After game maker Zynga awarded stock options in July in an effort to retain its talent, those same folks could be getting pink slips.
The company announced Tuesday plans to cut its 3,200-employee work force by 5 percent – about 160 people. It plans to close studios in Boston, the UK and Japan, and reduce investment at its studio in Austin, Texas, according to reports.
It also said it will ditch 13 older games – it hasn’t said which ones – and sunset “The Ville,” the game that Electronic Arts sued over, claiming copyright infringement. “The Ville” debuted in June, but has not won that many fans, according to Business Insider. “Sunsetting” means it will keep the game live, but discontinue development on it.
In Facebook’s earnings call Tuesday, CEO Mark Zuckerberg noted the decline in revenue from Zynga, just 7 percent this quarter, down from 10 percent the prior quarter.
At The Telegraph, writer Willard Foxton dishes more on the reportedly toxic work environment at the game startup. And just to keep things sounding ominous, he speculates on whether this could be a sign of the second dot-com crash.

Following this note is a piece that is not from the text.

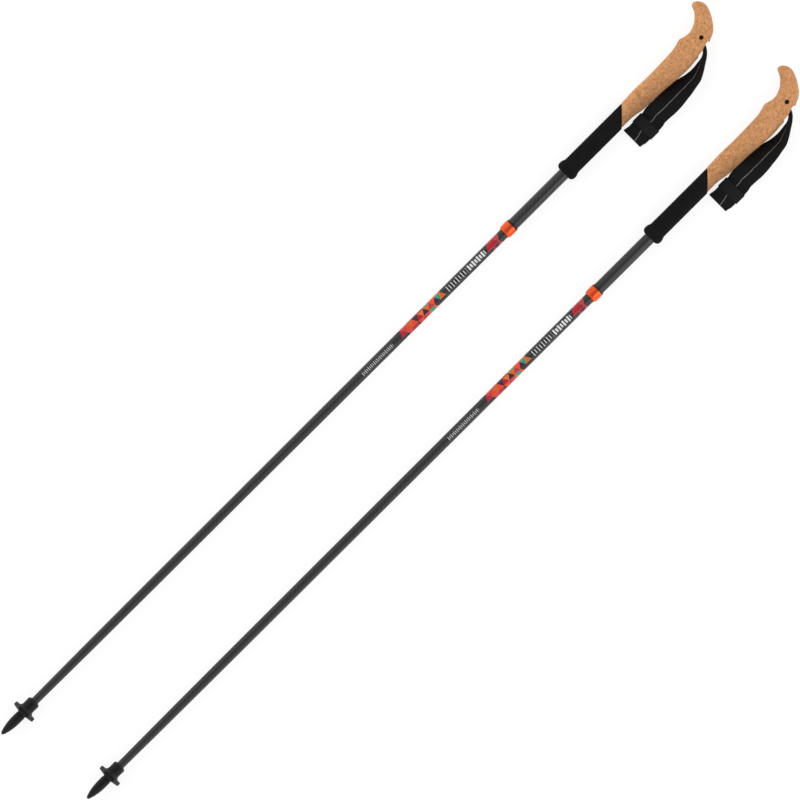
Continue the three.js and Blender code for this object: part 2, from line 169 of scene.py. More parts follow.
def add_world():
    shader = Shader("studio", bpy.data.worlds, "Background")
    _, y, height = shader.split(shader.node("ShaderNodeTexCoord").outputs["Generated"])
    brightest = max(radiance for _, radiance in SKY)
    stops = [(place, [radiance / brightest] * 3) for place, radiance in SKY]
    shader.feed("Color", shader.ramp(height, stops))
    boost = shader.math("MULTIPLY_ADD", y, -PALM_SIDE_BOOST, 1.0)
    shader.feed("Strength", shader.times(boost, brightest))
    bpy.context.scene.world = shader.material
    bpy.context.scene.view_settings.view_transform = "Standard"


# ---- shader building --------------------------------------------------------


class Shader:
    """A material or a world, and short names for adding nodes to it."""

    def __init__(self, name, library=bpy.data.materials, surface="Principled BSDF"):
        self.material = library.new(name)
        self.material.use_nodes = True
        self.tree = self.material.node_tree
        self.surface = self.tree.nodes[surface]

    def set(self, **values):
        """Sets constants on the surface shader's own sockets."""
        for key, value in values.items():
            socket = self.surface.inputs[key.replace("_", " ")]
            if isinstance(value, tuple):
                value = (*value, 1)
            socket.default_value = value

    def feed(self, socket, output):
        self.tree.links.new(output, self.surface.inputs[socket])

    def node(self, kind, **settings):
        node = self.tree.nodes.new(kind)
        for key, value in settings.items():
            setattr(node, key, value)
        return node

    def plug(self, socket, value):
        """Links an output to an input socket, or sets the input to a constant."""
        if isinstance(value, bpy.types.NodeSocket):
            self.tree.links.new(value, socket)
        elif isinstance(value, tuple) and socket.type == "RGBA":
            socket.default_value = (*value, 1)
        else:
            socket.default_value = value

    def math(self, operation, *values):
        node = self.node("ShaderNodeMath", operation=operation)
        for socket, value in zip(node.inputs, values):
            self.plug(socket, value)
        return node.outputs[0]

    def add(self, a, b):
        return self.math("ADD", a, b)

    def times(self, a, b):
        return self.math("MULTIPLY", a, b)

    def weigh(self, a, share_a, b, share_b):
        """The sum of two values, each times its share."""
        return self.add(self.times(a, share_a), self.times(b, share_b))

    def remap(self, value, low, high, to_low=0.0, to_high=1.0):
        """value from low..high, held inside it, to to_low..to_high, with eased ends."""
        node = self.node("ShaderNodeMapRange", interpolation_type="SMOOTHSTEP")
        for socket, entry in zip(node.inputs, (value, low, high, to_low, to_high)):
            self.plug(socket, entry)
        return node.outputs[0]

    def object_mm(self, stretch=(1, 1, 1)):
        """Object coordinates in millimetres, each axis divided by its stretch."""
        mapping = self.node("ShaderNodeMapping")
        mapping.inputs["Scale"].default_value = [1 / (MM * s) for s in stretch]
        self.plug(mapping.inputs["Vector"], self.node("ShaderNodeTexCoord").outputs["Object"])
        return mapping.outputs["Vector"]

    def uv_mm(self):
        """The two surface coordinates in millimetres: along the part and round or across it."""
        u, v, _ = self.split(self.node("ShaderNodeUVMap", uv_map="surface").outputs["UV"])
        return self.times(u, 1 / MM), self.times(v, 1 / MM)

    def split(self, value, kind="XYZ"):
        """The three parts of a vector, or of a colour with kind "Color"."""
        node = self.node("ShaderNodeSeparate" + kind)
        self.plug(node.inputs[0], value)
        return node.outputs

    def join(self, x, y, z=0.0):
        node = self.node("ShaderNodeCombineXYZ")
        for socket, value in zip(node.inputs, (x, y, z)):
            self.plug(socket, value)
        return node.outputs[0]

    def noise(self, vector, scale, detail=3.0, roughness=0.5):
        node = self.node("ShaderNodeTexNoise")
        self.plug(node.inputs["Vector"], vector)
        node.inputs["Scale"].default_value = scale
        node.inputs["Detail"].default_value = detail
        node.inputs["Roughness"].default_value = roughness
        return node.outputs["Fac"]

    def cells(self, vector, scale, feature="F1"):
        node = self.node("ShaderNodeTexVoronoi", feature=feature)
        self.plug(node.inputs["Vector"], vector)
        node.inputs["Scale"].default_value = scale
        return node

    def ramp(self, value, stops, interpolation="LINEAR"):
        node = self.node("ShaderNodeValToRGB")
        node.color_ramp.interpolation = interpolation
        elements = node.color_ramp.elements
        while len(elements) < len(stops):
            elements.new(1.0)
        for element, (place, colour) in zip(elements, stops):
            element.position = place
            element.color = (*colour, 1)
        self.plug(node.inputs[0], value)
        return node.outputs["Color"]

    def mix(self, factor, a, b, blend="MIX"):
        node = self.node("ShaderNodeMix", data_type="RGBA", blend_type=blend)
        self.plug(node.inputs[0], factor)
        self.plug(node.inputs[6], a)
        self.plug(node.inputs[7], b)
        return node.outputs[2]

    def shade(self, colour, value):
        """colour made darker or lighter by a factor that changes over the surface."""
        return self.mix(1.0, colour, self.join(value, value, value), "MULTIPLY")

    def bump(self, height_mm, strength, below=None):
        """Relief from a height given in millimetres, on top of an earlier relief."""
        node = self.node("ShaderNodeBump")
        node.inputs["Strength"].default_value = strength
        node.inputs["Distance"].default_value = MM
        self.plug(node.inputs["Height"], height_mm)
        if below is not None:
            self.plug(node.inputs["Normal"], below)
        self.feed("Normal", node.outputs[0])
        return node.outputs[0]


# ---- materials --------------------------------------------------------------

CARBON_DARK = (0.014, 0.014, 0.015)
CARBON_LIGHT = (0.030, 0.030, 0.031)
TOW = 1.8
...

He writes about why laying off creative types is a really bad idea:
Zynga is not a New Age social tech company – it's to all intents and purposes on the same business model as a Hollywood studio, the sort of business that survives on big hits. If a business like this stops delivering hits, it dies. … Unless that big hit comes soon, Zynga is finished – and when one big dotcom goes over, others will inevitably follow, as investors rush for the exits.